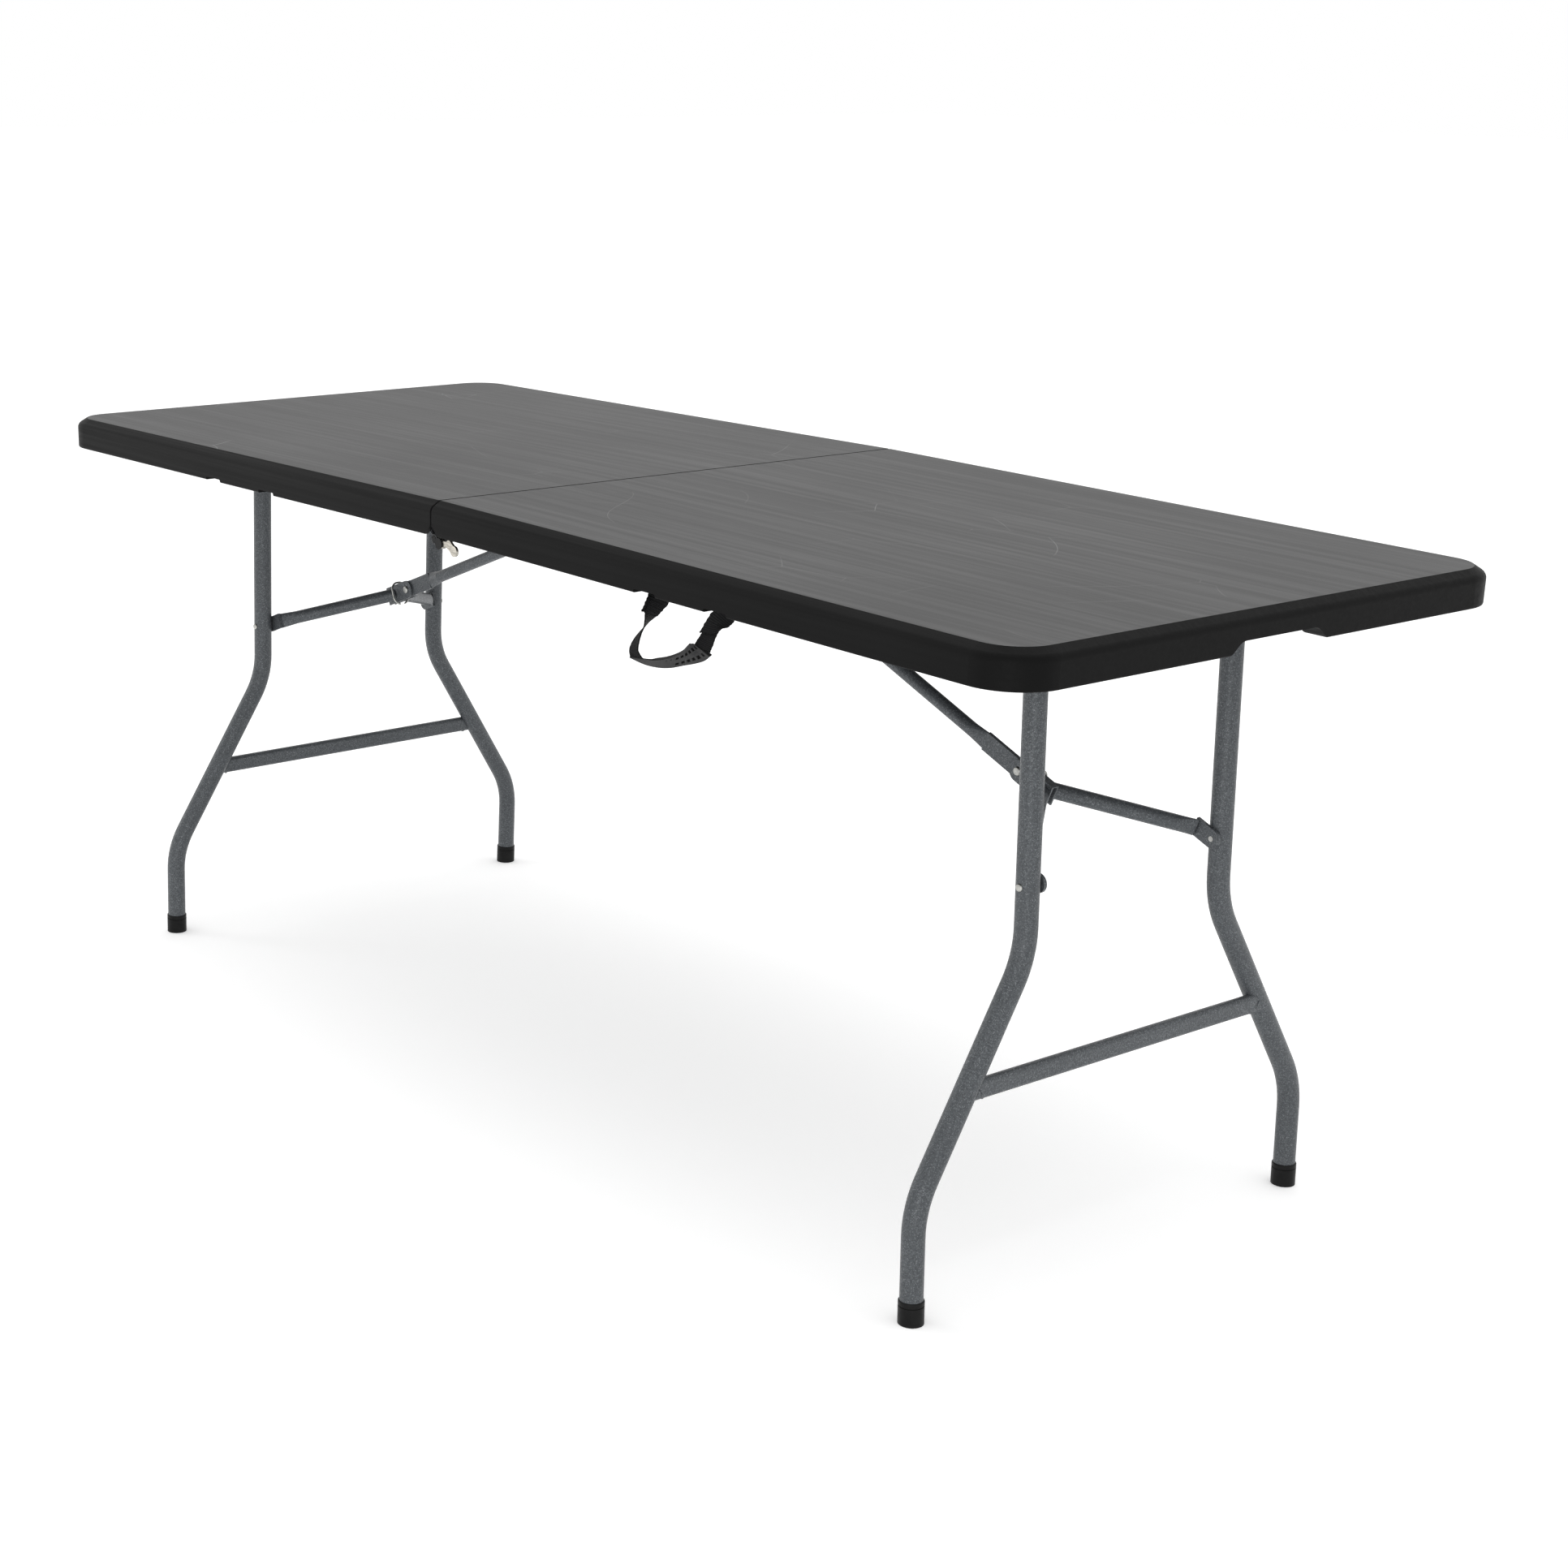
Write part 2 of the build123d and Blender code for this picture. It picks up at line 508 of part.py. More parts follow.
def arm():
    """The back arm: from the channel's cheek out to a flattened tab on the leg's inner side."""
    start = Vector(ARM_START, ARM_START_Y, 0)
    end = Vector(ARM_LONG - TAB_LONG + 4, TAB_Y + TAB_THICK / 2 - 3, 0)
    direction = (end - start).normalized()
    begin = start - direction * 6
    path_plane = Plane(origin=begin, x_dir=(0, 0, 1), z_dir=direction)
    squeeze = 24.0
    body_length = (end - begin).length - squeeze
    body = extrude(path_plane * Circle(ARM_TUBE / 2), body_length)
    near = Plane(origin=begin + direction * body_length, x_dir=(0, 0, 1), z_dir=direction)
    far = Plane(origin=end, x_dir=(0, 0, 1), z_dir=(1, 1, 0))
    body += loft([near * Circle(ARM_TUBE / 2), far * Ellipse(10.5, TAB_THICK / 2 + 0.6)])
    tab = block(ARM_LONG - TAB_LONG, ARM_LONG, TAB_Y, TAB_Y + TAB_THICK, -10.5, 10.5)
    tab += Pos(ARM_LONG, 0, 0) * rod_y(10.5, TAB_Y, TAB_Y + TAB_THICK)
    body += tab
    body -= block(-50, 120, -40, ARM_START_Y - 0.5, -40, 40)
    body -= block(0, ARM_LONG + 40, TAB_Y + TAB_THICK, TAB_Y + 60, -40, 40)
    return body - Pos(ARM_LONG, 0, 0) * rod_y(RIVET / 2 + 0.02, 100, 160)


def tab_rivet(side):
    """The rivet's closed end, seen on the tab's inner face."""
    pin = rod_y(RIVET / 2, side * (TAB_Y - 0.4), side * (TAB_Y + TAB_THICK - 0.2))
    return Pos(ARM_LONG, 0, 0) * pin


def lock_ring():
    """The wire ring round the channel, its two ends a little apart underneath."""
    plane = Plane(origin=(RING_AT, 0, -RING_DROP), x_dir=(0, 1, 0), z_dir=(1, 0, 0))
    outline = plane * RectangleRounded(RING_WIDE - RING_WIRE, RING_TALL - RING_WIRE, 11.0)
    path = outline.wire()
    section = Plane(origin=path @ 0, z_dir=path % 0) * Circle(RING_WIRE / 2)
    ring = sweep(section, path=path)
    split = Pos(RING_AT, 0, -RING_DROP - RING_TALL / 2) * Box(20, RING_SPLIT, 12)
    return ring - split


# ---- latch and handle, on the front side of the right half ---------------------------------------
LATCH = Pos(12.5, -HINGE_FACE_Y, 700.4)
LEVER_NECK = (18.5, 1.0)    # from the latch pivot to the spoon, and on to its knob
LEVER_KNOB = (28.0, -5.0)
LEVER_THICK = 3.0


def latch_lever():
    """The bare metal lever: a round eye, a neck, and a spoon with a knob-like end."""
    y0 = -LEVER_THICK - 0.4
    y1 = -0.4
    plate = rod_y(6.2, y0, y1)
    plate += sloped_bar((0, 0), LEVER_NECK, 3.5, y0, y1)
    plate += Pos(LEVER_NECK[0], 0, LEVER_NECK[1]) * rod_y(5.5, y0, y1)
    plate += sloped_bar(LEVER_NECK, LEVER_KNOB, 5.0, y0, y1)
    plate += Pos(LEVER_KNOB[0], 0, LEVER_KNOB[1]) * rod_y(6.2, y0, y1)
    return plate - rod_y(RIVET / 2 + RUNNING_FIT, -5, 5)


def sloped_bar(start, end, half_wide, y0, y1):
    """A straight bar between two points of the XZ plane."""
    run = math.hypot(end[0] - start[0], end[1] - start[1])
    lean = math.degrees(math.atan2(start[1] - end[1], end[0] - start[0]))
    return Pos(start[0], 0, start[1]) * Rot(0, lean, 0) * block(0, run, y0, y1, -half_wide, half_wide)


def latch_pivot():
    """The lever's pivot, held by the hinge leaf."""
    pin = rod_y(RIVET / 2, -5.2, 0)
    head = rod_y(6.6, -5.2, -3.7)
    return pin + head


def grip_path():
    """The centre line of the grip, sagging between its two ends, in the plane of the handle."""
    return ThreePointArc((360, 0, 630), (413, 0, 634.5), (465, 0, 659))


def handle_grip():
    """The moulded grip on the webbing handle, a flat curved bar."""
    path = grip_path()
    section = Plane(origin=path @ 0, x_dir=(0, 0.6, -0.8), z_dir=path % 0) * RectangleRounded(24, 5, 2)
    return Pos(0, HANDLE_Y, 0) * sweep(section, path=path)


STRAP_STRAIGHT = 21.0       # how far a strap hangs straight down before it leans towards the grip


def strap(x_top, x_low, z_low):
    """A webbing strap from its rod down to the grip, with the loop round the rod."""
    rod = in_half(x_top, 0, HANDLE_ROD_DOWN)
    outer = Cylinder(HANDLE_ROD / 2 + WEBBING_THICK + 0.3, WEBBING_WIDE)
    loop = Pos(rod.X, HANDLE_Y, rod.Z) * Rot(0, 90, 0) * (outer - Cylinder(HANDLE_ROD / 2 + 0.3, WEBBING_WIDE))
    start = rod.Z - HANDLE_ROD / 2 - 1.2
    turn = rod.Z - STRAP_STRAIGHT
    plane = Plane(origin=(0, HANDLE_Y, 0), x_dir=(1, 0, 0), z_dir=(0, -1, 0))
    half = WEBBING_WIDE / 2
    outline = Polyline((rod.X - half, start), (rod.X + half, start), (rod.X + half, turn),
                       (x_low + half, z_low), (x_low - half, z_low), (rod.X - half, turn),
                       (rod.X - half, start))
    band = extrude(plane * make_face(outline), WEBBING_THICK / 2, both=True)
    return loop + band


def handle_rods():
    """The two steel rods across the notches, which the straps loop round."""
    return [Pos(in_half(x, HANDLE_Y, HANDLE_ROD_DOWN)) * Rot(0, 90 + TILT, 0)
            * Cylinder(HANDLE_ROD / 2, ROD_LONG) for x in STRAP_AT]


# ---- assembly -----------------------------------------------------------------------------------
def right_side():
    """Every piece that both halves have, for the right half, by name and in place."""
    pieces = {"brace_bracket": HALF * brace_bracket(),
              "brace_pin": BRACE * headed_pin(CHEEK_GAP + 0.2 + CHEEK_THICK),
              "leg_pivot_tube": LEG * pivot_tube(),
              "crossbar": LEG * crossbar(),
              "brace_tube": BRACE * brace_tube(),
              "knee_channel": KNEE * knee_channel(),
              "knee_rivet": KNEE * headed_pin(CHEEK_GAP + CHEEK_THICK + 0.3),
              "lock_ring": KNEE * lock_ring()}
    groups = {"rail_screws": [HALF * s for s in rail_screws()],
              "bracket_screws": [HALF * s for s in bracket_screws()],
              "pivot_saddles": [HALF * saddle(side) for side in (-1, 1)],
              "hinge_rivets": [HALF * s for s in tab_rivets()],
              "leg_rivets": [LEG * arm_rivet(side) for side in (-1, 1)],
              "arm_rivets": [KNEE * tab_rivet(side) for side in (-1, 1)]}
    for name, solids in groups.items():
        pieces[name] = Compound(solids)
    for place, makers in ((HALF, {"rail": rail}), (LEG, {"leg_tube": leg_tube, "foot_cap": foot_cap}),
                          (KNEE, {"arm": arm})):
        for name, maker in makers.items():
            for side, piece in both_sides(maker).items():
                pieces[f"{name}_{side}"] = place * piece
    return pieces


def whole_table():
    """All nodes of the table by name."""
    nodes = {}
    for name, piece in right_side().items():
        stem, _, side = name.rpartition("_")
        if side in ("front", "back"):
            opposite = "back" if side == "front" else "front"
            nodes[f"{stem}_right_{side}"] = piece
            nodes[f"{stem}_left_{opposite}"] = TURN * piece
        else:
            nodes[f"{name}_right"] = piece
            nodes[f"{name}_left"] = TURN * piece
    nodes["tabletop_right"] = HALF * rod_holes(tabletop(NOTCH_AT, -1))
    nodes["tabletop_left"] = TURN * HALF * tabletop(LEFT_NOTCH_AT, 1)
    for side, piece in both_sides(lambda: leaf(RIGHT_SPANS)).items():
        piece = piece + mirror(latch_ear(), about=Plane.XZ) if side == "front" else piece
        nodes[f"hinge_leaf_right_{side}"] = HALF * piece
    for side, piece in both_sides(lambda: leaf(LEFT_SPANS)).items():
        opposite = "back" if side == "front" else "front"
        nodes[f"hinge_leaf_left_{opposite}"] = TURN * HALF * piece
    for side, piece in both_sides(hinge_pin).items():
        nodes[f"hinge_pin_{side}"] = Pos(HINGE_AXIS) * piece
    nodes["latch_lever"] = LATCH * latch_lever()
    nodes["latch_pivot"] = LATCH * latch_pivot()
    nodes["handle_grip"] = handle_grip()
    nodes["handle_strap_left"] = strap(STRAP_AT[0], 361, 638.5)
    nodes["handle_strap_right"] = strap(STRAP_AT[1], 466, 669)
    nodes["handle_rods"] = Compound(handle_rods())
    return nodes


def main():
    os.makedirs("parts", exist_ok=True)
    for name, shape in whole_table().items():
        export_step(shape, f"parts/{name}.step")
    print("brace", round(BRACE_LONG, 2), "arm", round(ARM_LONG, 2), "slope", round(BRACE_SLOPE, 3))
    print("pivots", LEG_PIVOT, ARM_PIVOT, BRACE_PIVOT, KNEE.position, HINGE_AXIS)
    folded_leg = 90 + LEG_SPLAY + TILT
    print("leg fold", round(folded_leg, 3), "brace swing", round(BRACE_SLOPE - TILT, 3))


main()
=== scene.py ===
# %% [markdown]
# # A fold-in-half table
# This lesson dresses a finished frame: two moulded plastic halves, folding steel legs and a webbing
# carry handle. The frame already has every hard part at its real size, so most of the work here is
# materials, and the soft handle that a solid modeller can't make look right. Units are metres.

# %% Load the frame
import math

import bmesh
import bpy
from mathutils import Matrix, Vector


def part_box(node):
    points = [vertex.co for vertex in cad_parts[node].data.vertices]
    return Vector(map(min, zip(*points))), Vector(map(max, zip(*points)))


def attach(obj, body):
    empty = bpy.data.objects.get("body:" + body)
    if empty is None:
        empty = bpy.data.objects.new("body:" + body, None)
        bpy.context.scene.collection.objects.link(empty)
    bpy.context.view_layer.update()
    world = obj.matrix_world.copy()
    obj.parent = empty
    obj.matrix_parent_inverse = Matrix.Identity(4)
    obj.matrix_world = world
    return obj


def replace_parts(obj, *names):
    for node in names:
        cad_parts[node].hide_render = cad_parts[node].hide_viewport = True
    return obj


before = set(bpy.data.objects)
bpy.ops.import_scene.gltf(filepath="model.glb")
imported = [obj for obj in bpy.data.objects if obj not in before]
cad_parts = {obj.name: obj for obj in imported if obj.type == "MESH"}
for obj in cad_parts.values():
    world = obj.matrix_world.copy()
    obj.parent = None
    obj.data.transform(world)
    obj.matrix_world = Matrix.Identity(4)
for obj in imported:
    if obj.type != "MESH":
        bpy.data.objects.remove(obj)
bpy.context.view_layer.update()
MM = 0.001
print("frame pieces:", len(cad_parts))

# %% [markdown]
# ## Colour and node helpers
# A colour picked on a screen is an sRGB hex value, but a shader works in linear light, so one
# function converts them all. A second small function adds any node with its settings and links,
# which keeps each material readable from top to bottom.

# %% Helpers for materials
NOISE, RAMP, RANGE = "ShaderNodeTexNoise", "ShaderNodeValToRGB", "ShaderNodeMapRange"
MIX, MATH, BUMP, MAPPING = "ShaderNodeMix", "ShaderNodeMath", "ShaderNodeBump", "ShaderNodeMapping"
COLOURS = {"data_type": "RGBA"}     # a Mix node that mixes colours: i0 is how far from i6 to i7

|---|

What you need to do: Please write out the material word for word from its first line through the line holding "return Pos(ARM_LONG, 0, 0) * pin", including both, and no line past it.

Solution for this problem:
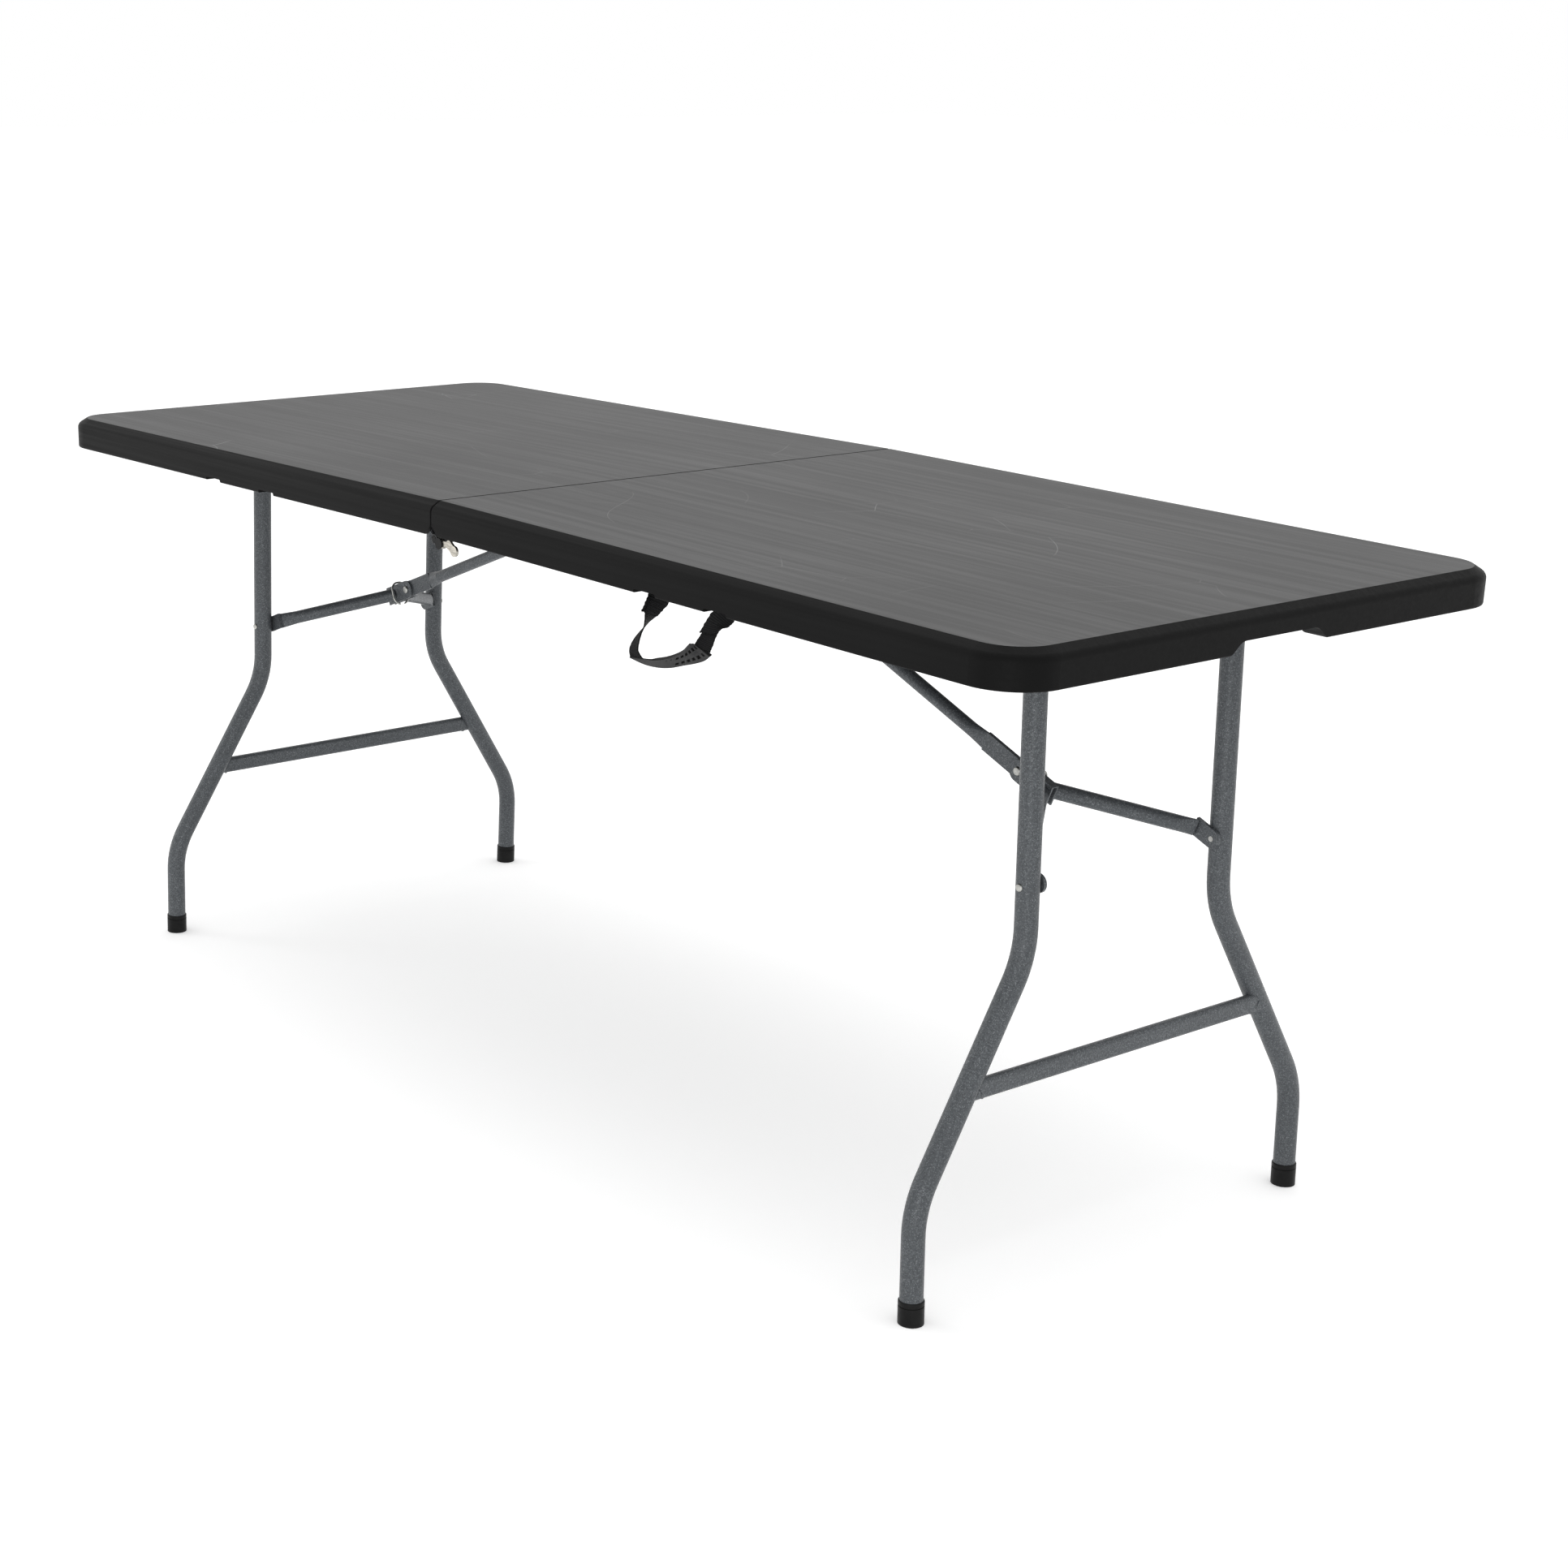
Write part 2 of the build123d and Blender code for this picture. It picks up at line 508 of part.py. More parts follow.
def arm():
    """The back arm: from the channel's cheek out to a flattened tab on the leg's inner side."""
    start = Vector(ARM_START, ARM_START_Y, 0)
    end = Vector(ARM_LONG - TAB_LONG + 4, TAB_Y + TAB_THICK / 2 - 3, 0)
    direction = (end - start).normalized()
    begin = start - direction * 6
    path_plane = Plane(origin=begin, x_dir=(0, 0, 1), z_dir=direction)
    squeeze = 24.0
    body_length = (end - begin).length - squeeze
    body = extrude(path_plane * Circle(ARM_TUBE / 2), body_length)
    near = Plane(origin=begin + direction * body_length, x_dir=(0, 0, 1), z_dir=direction)
    far = Plane(origin=end, x_dir=(0, 0, 1), z_dir=(1, 1, 0))
    body += loft([near * Circle(ARM_TUBE / 2), far * Ellipse(10.5, TAB_THICK / 2 + 0.6)])
    tab = block(ARM_LONG - TAB_LONG, ARM_LONG, TAB_Y, TAB_Y + TAB_THICK, -10.5, 10.5)
    tab += Pos(ARM_LONG, 0, 0) * rod_y(10.5, TAB_Y, TAB_Y + TAB_THICK)
    body += tab
    body -= block(-50, 120, -40, ARM_START_Y - 0.5, -40, 40)
    body -= block(0, ARM_LONG + 40, TAB_Y + TAB_THICK, TAB_Y + 60, -40, 40)
    return body - Pos(ARM_LONG, 0, 0) * rod_y(RIVET / 2 + 0.02, 100, 160)


def tab_rivet(side):
    """The rivet's closed end, seen on the tab's inner face."""
    pin = rod_y(RIVET / 2, side * (TAB_Y - 0.4), side * (TAB_Y + TAB_THICK - 0.2))
    return Pos(ARM_LONG, 0, 0) * pin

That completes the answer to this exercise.